WDFW asks anglers around Samish Bay
to do part in cleanup by using portable toilets

OLYMPIA – The Washington Department of Fish and Wildlife (WDFW) is asking anglers to do their part to clean up the Samish Bay watershed by using the portable toilets near Samish River fishing areas.

New signs will go up next week in those areas advising anglers of pollution problems in the bay, some of which have been attributed to human waste.

Bob Everitt, WDFW’s regional director for northwest Washington, said he has received anecdotal reports of human excrement along banks of the Samish River and wants anglers to be aware of public concerns.
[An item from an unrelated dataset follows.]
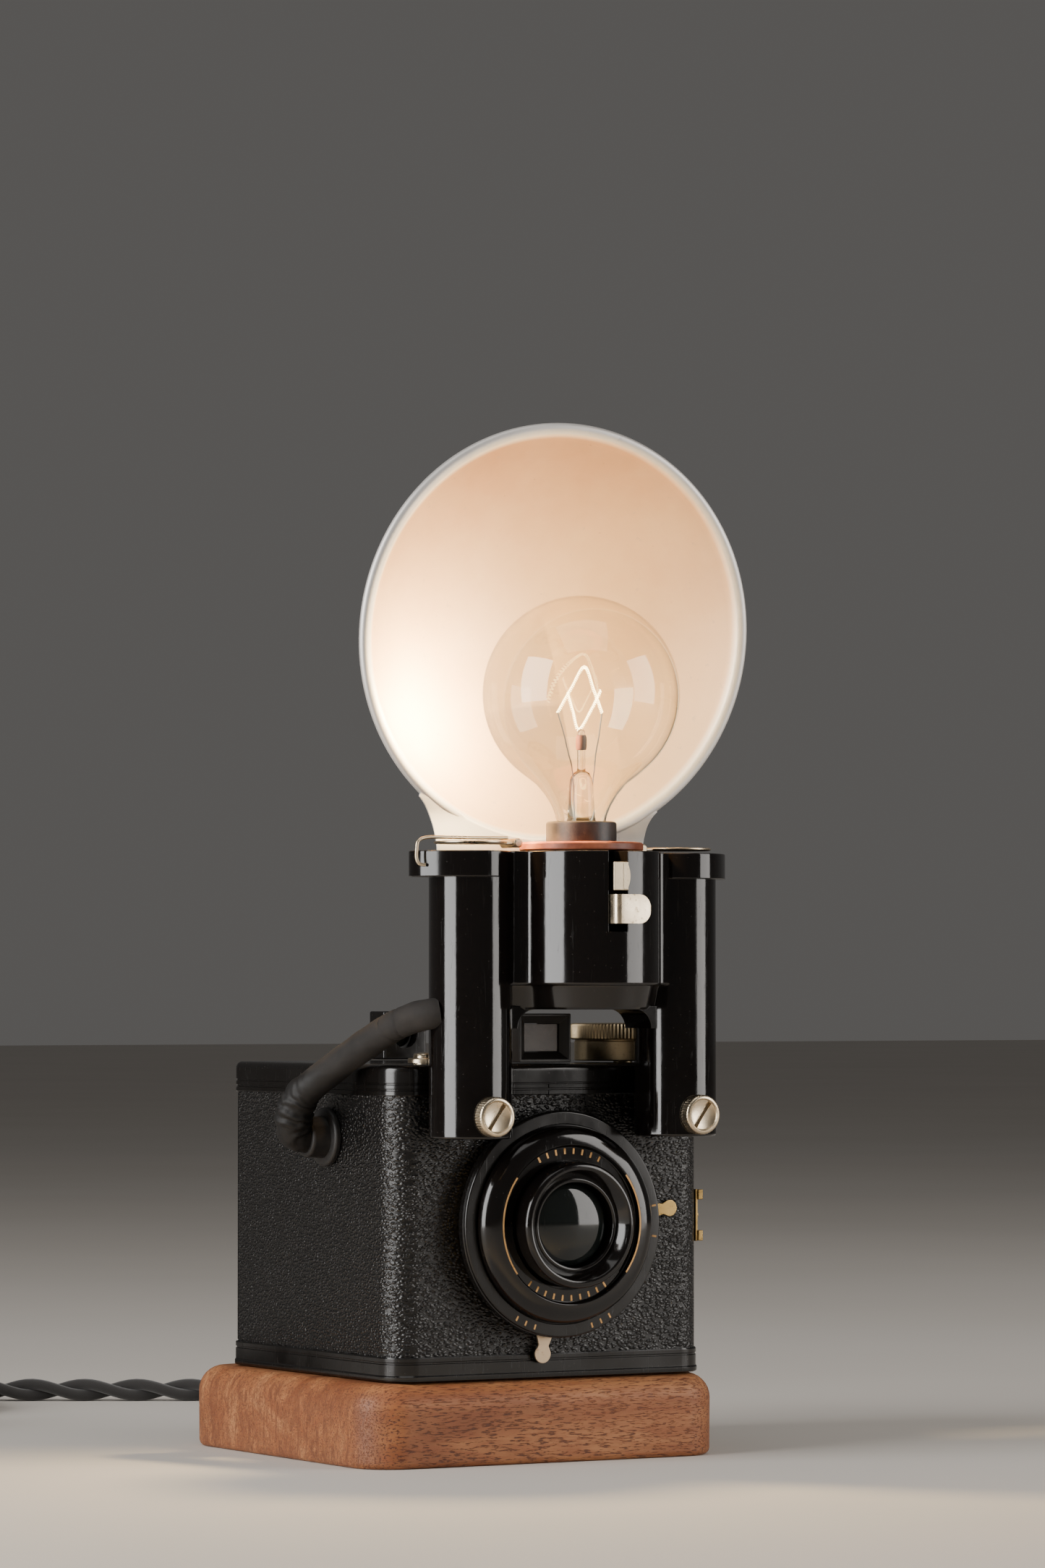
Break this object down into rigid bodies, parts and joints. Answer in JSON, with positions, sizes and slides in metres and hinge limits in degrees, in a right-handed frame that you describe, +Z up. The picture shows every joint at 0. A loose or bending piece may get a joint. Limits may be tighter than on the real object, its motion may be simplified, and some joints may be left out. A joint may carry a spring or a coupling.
{
  "type": "table lamp",
  "caption": "Table lamp made from a box camera with a twin-tube flash holder, dish reflector and clear globe bulb, on a wooden base with a twisted cloth cord.",
  "frame": {"origin": "bottom centre of the lamp without its cord", "axes": "+Z up, -Y the way the lens and the reflector face, +X to the right of someone facing the lens"},
  "size_m": [0.2401, 0.4204, 0.3272],
  "materials": {
    "wood": "satin varnished reddish wood",
    "leatherette": "black pebbled leatherette over sheet metal",
    "black_enamel": "satin black enamel",
    "bakelite": "polished black",
    "dark_metal": "matt dark paint",
    "nickel": "aged nickel plate",
    "brass": "dull brass",
    "steel": "plain",
    "aluminium": "satin spun",
    "fibre": "red-brown vulcanised fibre",
    "clear_glass": "clear",
    "red_window": "deep red",
    "black_rubber": "matt",
    "socket_black": "scuffed matt",
    "cord_cloth": "braided black cloth",
    "hot_wire": "glowing"
  },
  "bodies": {
    "lamp_body": {"wood_base": "wood", "base_bolt": "steel", "body_shell": "leatherette", "bottom_trim": "black_enamel", "top_cap": "black_enamel", "screw_insert_left": "brass", "screw_insert_right": "brass", "side_bracket": "brass", "hinge_pin": "steel", "film_frame": "dark_metal", "shutter_plate": "steel", "supply_spool": "dark_metal", "lens_neck": "black_enamel", "lens_flange": "black_enamel", "lens_bezel": "bakelite", "lens_barrel": "bakelite", "front_glass": "clear_glass", "finder_hood": "black_enamel", "finder_glass": "clear_glass", "finder_eyepiece": "black_enamel", "eyepiece_glass": "clear_glass", "button_collar": "nickel", "flash_holder": "bakelite", "upper_tab": "nickel", "fibre_plate": "fibre", "lamp_socket": "socket_black", "reflector_channel": "steel", "side_grommet": "black_rubber", "wire_sleeve": "black_rubber", "inner_lead": "cord_cloth", "strain_relief": "black_rubber", "cord_run": "cord_cloth", "cord_coil": "cord_cloth", "cord_tail": "cord_cloth", "plug_body": "bakelite", "plug_blade_left": "brass", "plug_blade_right": "brass"},
    "winder": {"winding_knob": "nickel", "takeup_spool": "dark_metal"},
    "speed_lever": {"speed_lever": "brass"},
    "focus_lever": {"focus_lever": "nickel"},
    "release_button": {"release_button": "nickel"},
    "ejector_lever": {"ejector_lever": "nickel"},
    "back_cover": {"back_cover": "leatherette", "frame_window": "red_window"},
    "back_latch": {"back_latch": "nickel"},
    "left_cap": {"left_cap": "nickel", "bail_wire": "nickel"},
    "right_cap": {"right_cap": "nickel"},
    "thumb_screw_left": {"thumb_screw_left": "nickel"},
    "thumb_screw_right": {"thumb_screw_right": "nickel"},
    "bulb": {"bulb_base": "brass", "bulb_glass": "clear_glass", "bulb_stem": "clear_glass", "filament": "hot_wire", "filament_loop": "hot_wire"},
    "reflector": {"reflector": "aluminium"}
  },
  "joints": [
    {"name": "winder_turn", "type": "hinge", "parent": "lamp_body", "child": "winder", "pos_m": [0.03968, -0.0183, 0.13], "axis": [0, 0, 1], "continuous": true},
    {"name": "speed_lever_swing", "type": "hinge", "parent": "lamp_body", "child": "speed_lever", "pos_m": [0.00267, -0.0374, 0.0745], "axis": [0, -1, 0], "range_deg": [-17, 0]},
    {"name": "focus_lever_swing", "type": "hinge", "parent": "lamp_body", "child": "focus_lever", "pos_m": [0.00267, -0.0386, 0.0745], "axis": [0, -1, 0], "range_deg": [0, 35]},
    {"name": "release_press", "type": "slide", "parent": "lamp_body", "child": "release_button", "axis": [0, 0, -1], "range_m": [0, 0.0016], "stiffness_N_per_m": 300, "springref_m": -0.001},
    {"name": "ejector_press", "type": "slide", "parent": "lamp_body", "child": "ejector_lever", "axis": [0, 0, -1], "range_m": [0, 0.0022], "stiffness_N_per_m": 300, "springref_m": -0.001},
    {"name": "back_cover_hinge", "type": "hinge", "parent": "lamp_body", "child": "back_cover", "pos_m": [0.06107, 0.0723, 0.075], "axis": [0, 0, -1], "range_deg": [0, 110]},
    {"name": "back_latch_slide", "type": "slide", "parent": "back_cover", "child": "back_latch", "axis": [1, 0, 0], "range_m": [0, 0.004]},
    {"name": "left_cap_hinge", "type": "hinge", "parent": "lamp_body", "child": "left_cap", "pos_m": [-0.01992, -0.0502, 0.1931], "axis": [0, 1, 0], "range_deg": [0, 75]},
    {"name": "right_cap_hinge", "type": "hinge", "parent": "lamp_body", "child": "right_cap", "pos_m": [0.02527, -0.0502, 0.1918], "axis": [0, -1, 0], "range_deg": [0, 75]},
    {"name": "thumb_screw_left_turn", "type": "hinge", "parent": "lamp_body", "child": "thumb_screw_left", "pos_m": [-0.03433, -0.0643, 0.1087], "axis": [0, -1, 0], "continuous": true},
    {"name": "thumb_screw_right_turn", "type": "hinge", "parent": "lamp_body", "child": "thumb_screw_right", "pos_m": [0.03968, -0.0643, 0.1087], "axis": [0, -1, 0], "continuous": true},
    {"name": "bulb_turn", "type": "hinge", "parent": "lamp_body", "child": "bulb", "pos_m": [0.00267, -0.0549, 0.197], "axis": [0, 0, 1], "continuous": true},
    {"name": "reflector_lift", "type": "slide", "parent": "lamp_body", "child": "reflector", "axis": [0, 0, 1], "range_m": [0, 0.018]}
  ]
}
“While none of the studies of pollution in the bay point specifically to anglers as a problem, we all need to do what we can to improve water quality in the bay,” Everitt said. “Samish Bay is important for fish and shellfish, and WDFW is a partner in a broad-based clean-up effort involving a number of state and county agencies.”

In July, Skagit County coordinated with WDFW to add two more portable toilets for anglers who fish along the river bank, Everitt said. One is located near the mouth of the Samish River, the other at the department’s North Samish access area just east of Interstate 5.

“These facilities are a short walk from the main fishing areas,” he said. “There’s really no excuse for just heading off into the bushes.”

A recent study conducted by Oregon State University found that human waste accounted for 17 percent of the fecal coliform sampled in the Samish watershed. The remainder was attributed primarily to birds and cattle.

Everitt said that Skagit County has made substantial progress in addressing leaky septic systems in the area, but said there could be a variety of sources of human pollution in the Samish Bay watershed.

“I just know that’s everyone needs to do their part in this effort, and that’s what we’re doing,” he said.